BEGIN
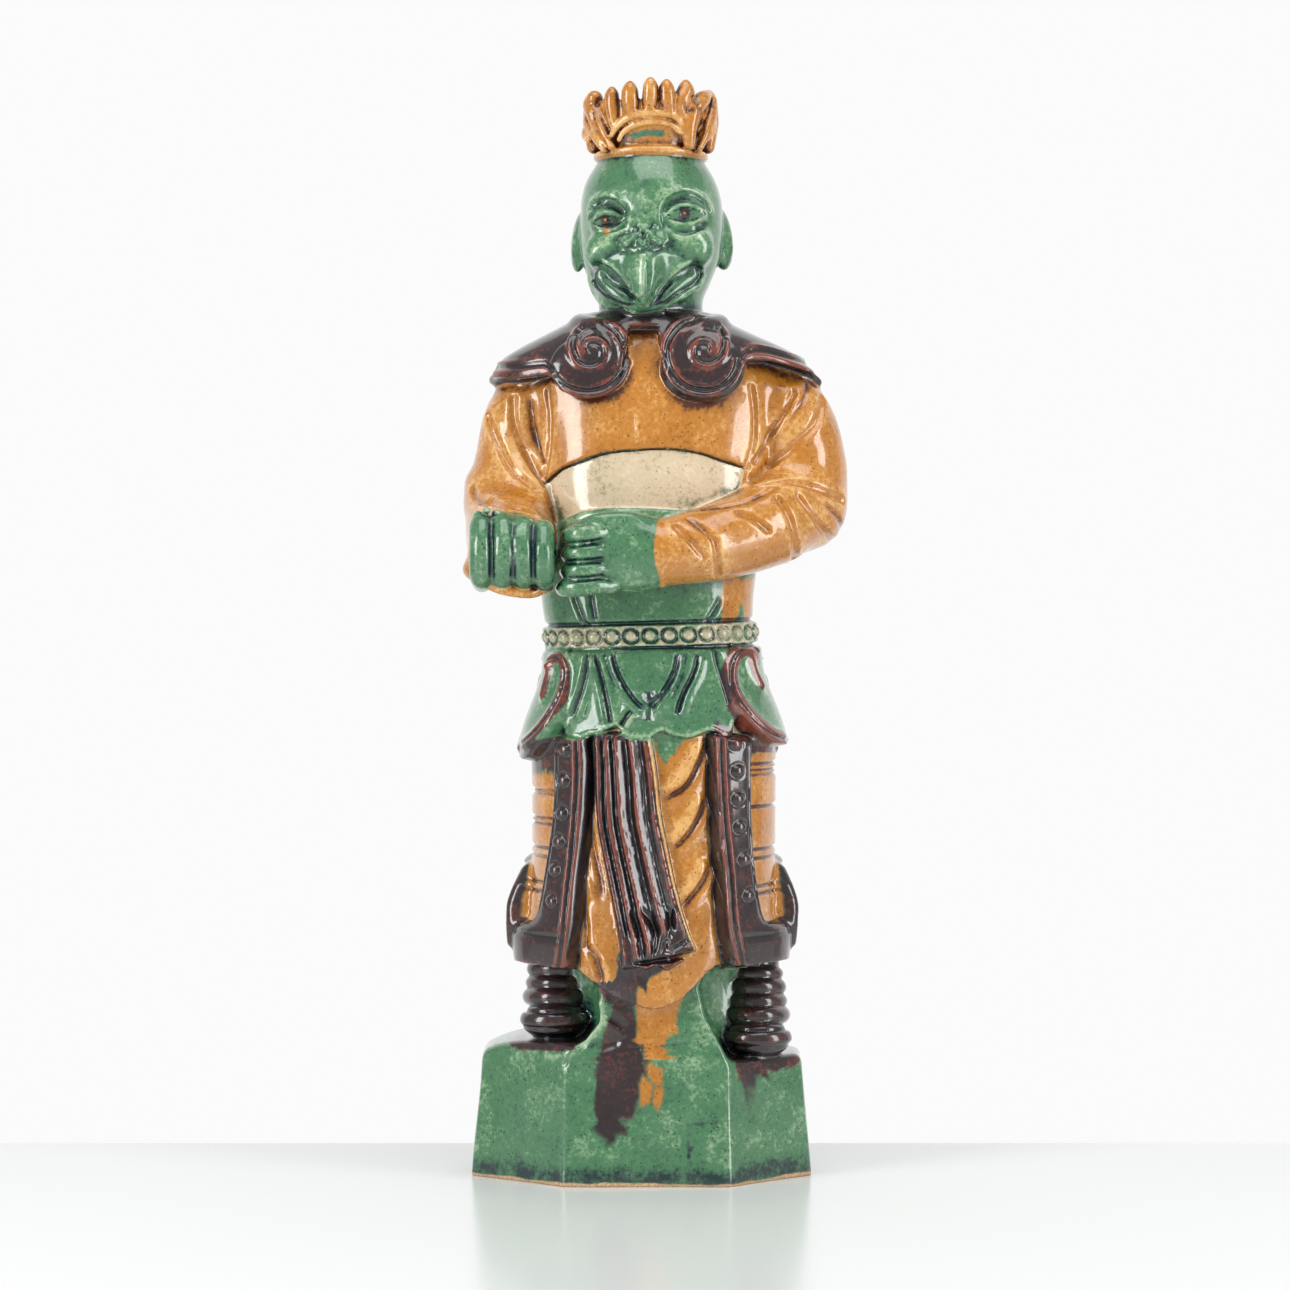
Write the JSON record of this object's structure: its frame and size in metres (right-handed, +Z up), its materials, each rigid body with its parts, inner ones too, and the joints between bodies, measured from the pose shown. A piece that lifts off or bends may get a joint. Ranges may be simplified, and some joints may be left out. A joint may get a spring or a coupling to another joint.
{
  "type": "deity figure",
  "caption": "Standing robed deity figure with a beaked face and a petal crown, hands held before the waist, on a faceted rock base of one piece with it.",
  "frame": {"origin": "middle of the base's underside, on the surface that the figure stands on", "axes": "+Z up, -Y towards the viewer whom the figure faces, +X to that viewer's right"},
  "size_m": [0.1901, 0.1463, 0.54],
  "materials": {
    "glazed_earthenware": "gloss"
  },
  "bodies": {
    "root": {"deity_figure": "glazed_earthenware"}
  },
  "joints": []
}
END
(WORK REQUIRED) Restate the data above word for word.

(TASK ANSWER)
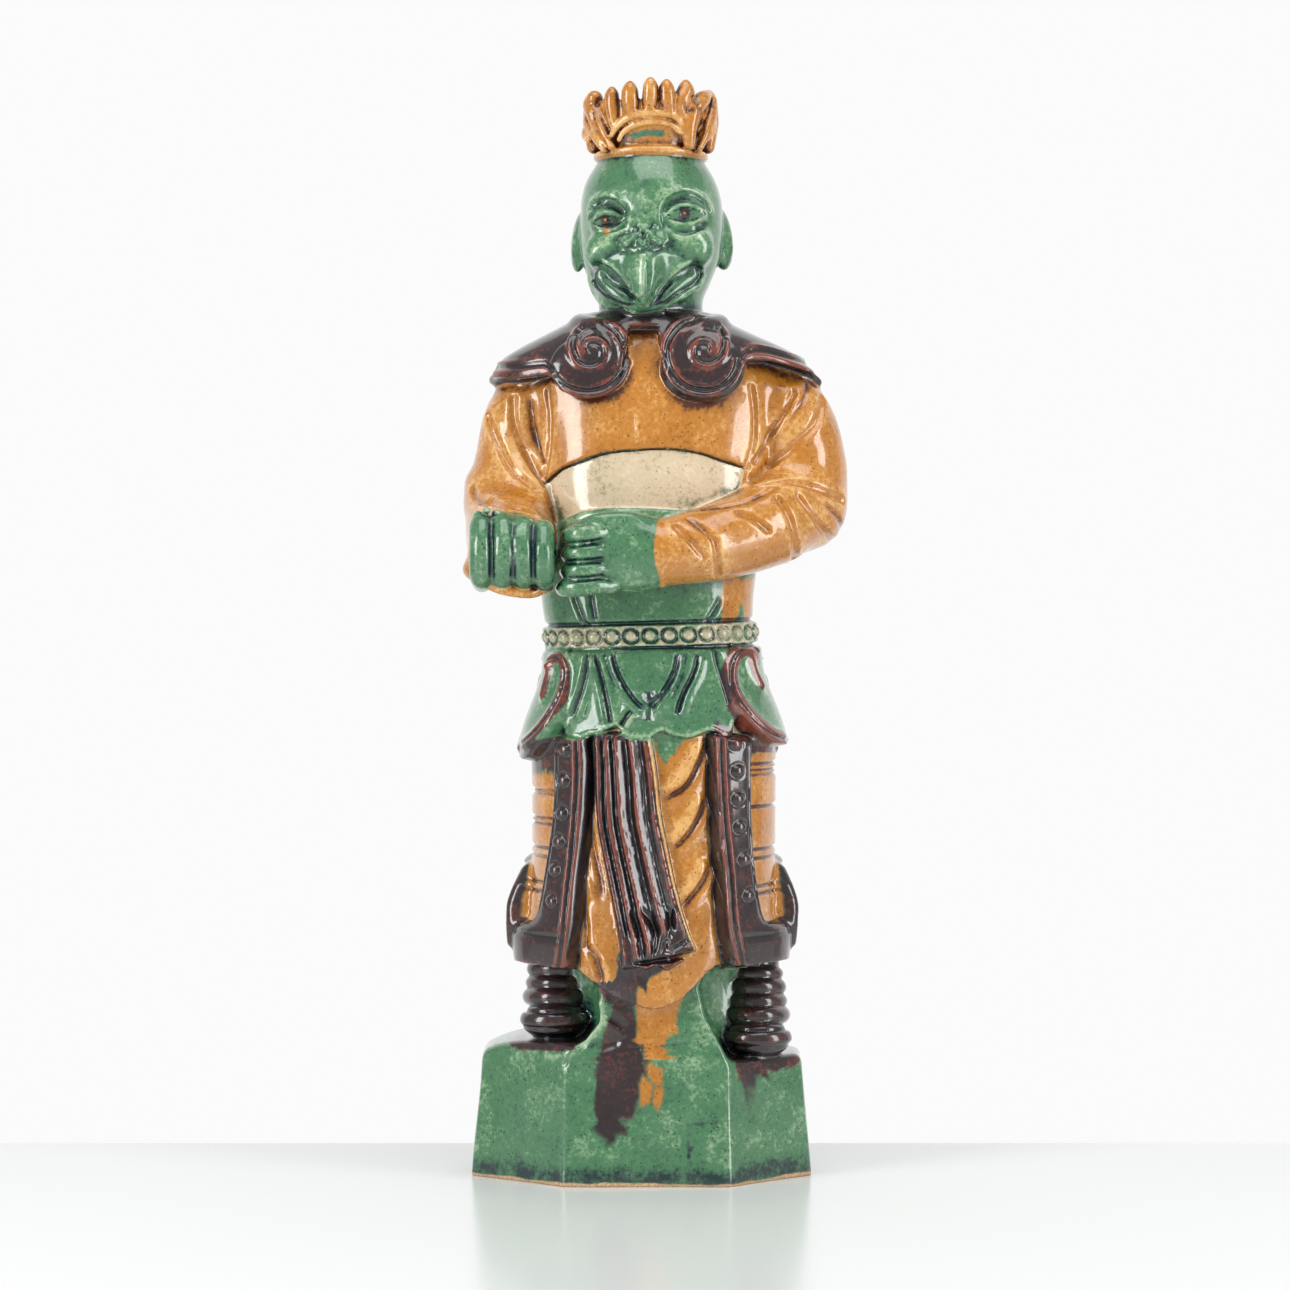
Write the JSON record of this object's structure: its frame and size in metres (right-handed, +Z up), its materials, each rigid body with its parts, inner ones too, and the joints between bodies, measured from the pose shown. A piece that lifts off or bends may get a joint. Ranges may be simplified, and some joints may be left out. A joint may get a spring or a coupling to another joint.
{
  "type": "deity figure",
  "caption": "Standing robed deity figure with a beaked face and a petal crown, hands held before the waist, on a faceted rock base of one piece with it.",
  "frame": {"origin": "middle of the base's underside, on the surface that the figure stands on", "axes": "+Z up, -Y towards the viewer whom the figure faces, +X to that viewer's right"},
  "size_m": [0.1901, 0.1463, 0.54],
  "materials": {
    "glazed_earthenware": "gloss"
  },
  "bodies": {
    "root": {"deity_figure": "glazed_earthenware"}
  },
  "joints": []
}